Campsite Near Mt. Hood

Destination:

Timberline Lodge, Then To Portland

PCT Miles Day 116:

5.6

Cum PCT Miles:

2,057.1

Non-PCT Miles Day 116:

0.3

Cum All Miles:

2255.2

PCT Miles Remaining:

595.7



Elevation Gain Day 116:

1,476

Cum Elevation Gain:

366,307


Timberline Lodge on Mt. Hood, OR is another one of the iconic, well-known, and much looked forward to stops along the PCT.  For one thing, it is easy to get to and from the lodge using the Mt. Hood Express Shuttle service, so it is a natural place for people to get off and rejoin the trail.  If rooms are available, it is also a popular place to spend the night.  Lastly, and probably most importantly, the lodge has a very good, and somewhat reasonably priced, breakfast buffet.  It is all you can eat, so thru-hikers definitely get their money’s worth at the buffet.  I had a short hike to get to the lodge this morning, and then headed straight to the buffet. I was pretty satisfied by the time I was finished eating.


There is a nice, large public space to hangout right outside the buffet room, and there is good cellular connectivity here.  So, before leaving the lodge to continue hiking, I decided to check to see if there was any change in status on fires and trail closures.  Unfortunately, there was a new closure in Oregon, just a few days hiking south of Mt. Hood.  The Cedar Creek fire is a complex of lightning-caused fires that has been under watch for a while.  Sometime in the last day, the fire got close enough to the PCT that about 40 miles of trail in this area has been closed.  This is bad news for me, because this is the area in which I was heading, and where I was going to get my next resupply.

This new fire closure meant that I had a big decision to make.  Hike for a few more days until I got to the northern part of the closure, and hope that the closure would be lifted, or get off the trail.  I sat at the lodge for a while contemplating this decision.  If I continued hiking, and the closure was still in place in a few days, I would be stuck in a much more remote area of Oregon.  I would have very limited food left, no place to resupply, and very limited, difficult transportation options to get out of the area.  Also, it's likely there would have been a lot of smoke in this general area.  I decided this didn’t seem like a very good idea.

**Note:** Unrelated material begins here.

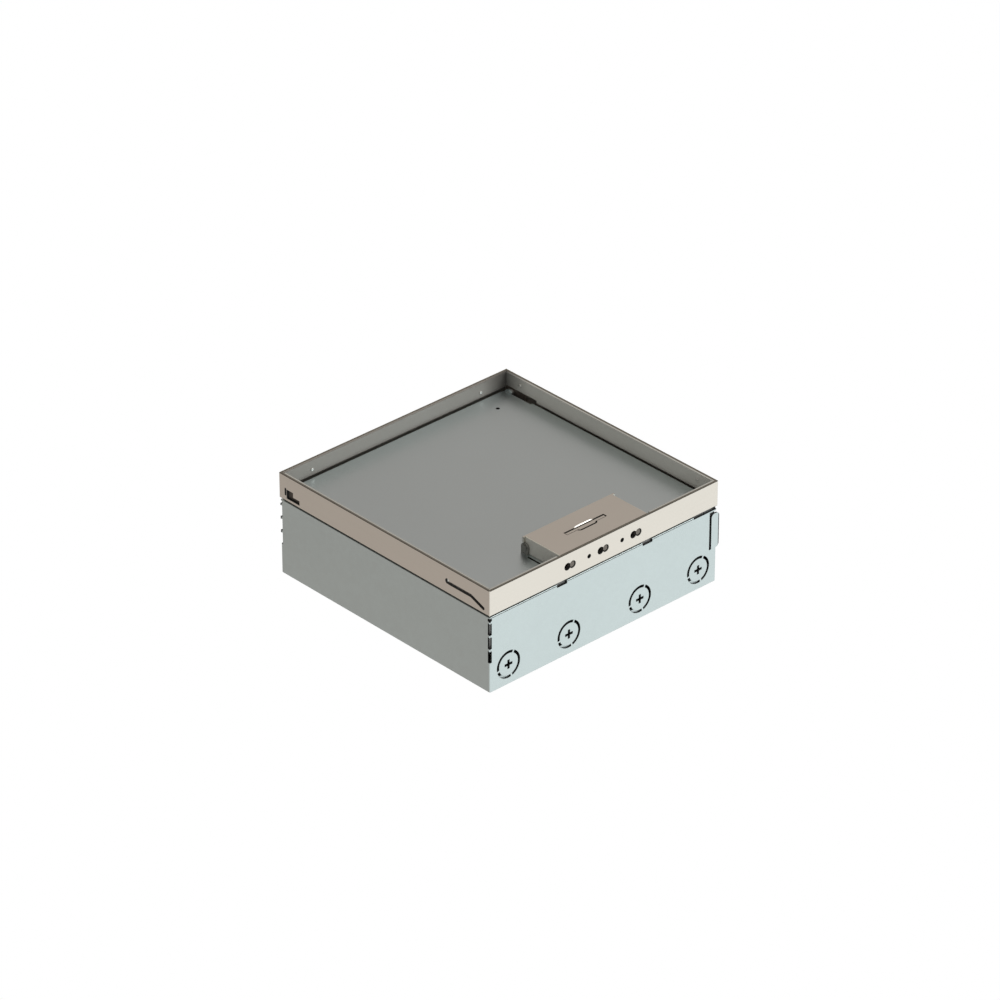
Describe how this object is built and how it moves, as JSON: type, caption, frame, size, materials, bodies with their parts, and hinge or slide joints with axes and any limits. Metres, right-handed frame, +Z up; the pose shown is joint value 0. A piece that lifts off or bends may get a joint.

I thought about maneuvering around the fire closure and hiking south of the closure. But because of all the active fires in California and Oregon, there was no guarantee I would be able to get very far.  Additionally, and honestly, I was getting a little tired of spending so many days off trail, not hiking, getting around various closures on the trail.  I came out here to hike the PCT, not to spend day after day trying to find some form of transportation to get to and from remote areas of the trail.  On the other hand, if I got off the trail at Timberline Lodge, there is easy transportation to Portland, and then to home.  Also, the section of trail that I haven’t hiked is one continuous section from Mt. Shasta, CA to Mt. Hood, OR; both being relatively easy to get to and from. So, if I decide to go back and complete the hike, it will be a pretty clean trip, assuming no closures when I do it.

After thinking through things, the decision, while hard, seemed pretty clear, it would be best to get off the trail and end my hike for now.  I would no longer be a PCT thru-hiker, but a section hiker.  But these days you have to have some good luck to complete the whole trail in one continuous hike.  And my luck ran out.  It’s a very strange feeling, it’s such a sudden and abrupt end to the hike, but one that is not entirely unexpected.  I knew from the beginning that fire closures were a real possibility.

With the decision being made, there was no time to waste.  I checked the schedule for the Mt. Hood Express Shuttle, and there was one leaving in about 30 minutes to Sandy, OR.  From Sandy I took a local bus to Gresham, OR, and then the metro train to Portland.  After getting to Portland, I was able to book a flight to Orange County for the next morning.  It’s not the end I hoped for, but it’s the one I got.   I will do one more blog post after this to try to summarize my hike.

“If all misfortunes were laid in one common heap whence everyone must take an equal portion, most people would be contented to take their own and depart.” - Socrates.



Mt. Jefferson, in the morning, from the trail



Some mountains, from the plane (from tomorrow), in Oregon I would have hiked by if not for the fire closure (I believe these are the Three Sisters).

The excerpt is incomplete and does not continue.